In 2009, back in New York, French showed his street pictures to his friend and mentor, the photographer Danny Lyon, who advised French to take his notion of intimacy a step further by entering people’s homes. French agreed. That summer, he returned to Shanghai with his Canon 5D Mark II, a digital camera that responds well to low light and doesn’t require a flash. For three months, French knocked on doors, gaining deeper entry into those private worlds.
“When I walk outside with a camera in my hand, I’m a different person,” French says. “My head is screwed on in a different way, and it’s almost a personality change. I’m not casually out with a camera; I’m there to take pictures. From this has grown a sense of license, or authority. There’s no question in my mind of whether what I’m doing is OK, or what people are going to think about it.”
French, who got his first camera as a child from his father, has long been acquainted with the privileges conferred by the press badge. Over his 22-year career at the Times, he wrote dispatches from Red Hook and Rwanda, Port-au-Prince and Pakistan, Tokyo and Tanzania, empowered in his role of newsperson to ask strangers incisive questions. It’s a mode that translates well to his photography.
“The process feels very similar to me,” says French, who at the J-school teaches a course on reporting in China and another on reporting in the developing world, with an emphasis on Africa. “As a journalist, I don’t just randomly walk down the street interviewing people. I go out with an idea of a particular mission. I have a sense, even if I am open to surprise, of what kind of characters will be the most interesting for my purposes, and how best to approach them in order to gain access. Up until that point, I see journalism and photography as being very alike. You have to overcome a lot of the same hurdles.
“One of the biggest impediments to journalism students is something simple that most of them never stopped to think about before they got here, and that is: How do you actually approach somebody? How do you start a conversation? How do you break the ice? How do you gain someone’s confidence? Documentary photography requires every single one of those skills. You might even say it demands them at a higher degree.”
To prepare for a project like Disappearing Shanghai, French walks around. He figures out the traffic patterns, studies the light, marks the human scene. And he never hides his camera: It is always out, because the sooner people become accustomed to it, the sooner he can start to work.
“If I spring it on you, you are going to throw your hands up as if you have been assaulted. So I walk around with my camera totally visible, making no bones about what I’m doing or who I am. All of this happens before the serious work begins.
“A lot of these more intimate Shanghai pictures came about as a result of what can only be called the ‘power of lingering.’ I can walk up to you — you’re a stranger hanging out on a street corner or sitting on a park bench or eating your dinner or sitting in front of your house — and initially, because I’m very tall and don’t look at all Chinese, perhaps you are uneasy.
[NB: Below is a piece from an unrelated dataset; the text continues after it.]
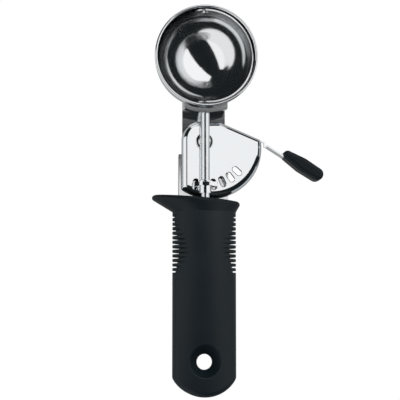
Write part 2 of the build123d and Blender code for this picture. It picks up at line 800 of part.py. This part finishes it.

“I’ll stand five feet away from you. If I have to stand there for an hour, I’ll stand there for an hour. And eventually you will think, ‘This person who I was really curious about when he first walked up is now just part of the landscape. He has been here for an hour now, shifting from one foot to the other, daydreaming. I don’t need to be too concerned with him.’ So I’ve blended into the environment, even though I am as alien as I could be. And when I feel the temperature is just right, I take my picture.”
Last summer, at one of China’s two international photo festivals, French exhibited his black-and-white landscapes of a part of Virginia where his ancestors were slaves. He also spent a month taking pictures and teaching photography to photojournalists in Burma, an extremely isolated and restrictive country for which he had to work hard to obtain a visa. Currently, he’s collaborating on a book of his Shanghai photos with the Chinese novelist and poet Qiu Xiaolong.
“One striking quality about Howard’s Shanghai pictures is that they’re not just about a building or the lane or the alley or the small side streets,” says Qiu, who grew up in that rapidly changing city. “It’s also about the culture and people associated with these streets. Nowadays, if you go to China, and Shanghai especially, you will see a lot of pictures of modern or postmodern buildings. Howard captures the traditional Shanghai that is disappearing.”
That’s more than French himself might offer. As a writer who has published thousands of articles and a book called A Continent for the Taking: The Tragedy and Hope of Africa, and who has completed his first novel and recently won an Open Society Fellowship to research a book on Chinese migration to Africa, French understands the limits of words.
“Having worked for five years on Disappearing Shanghai, I don’t feel I need to tell people what it means,” he says. “The whole purpose is for the pictures themselves to speak.”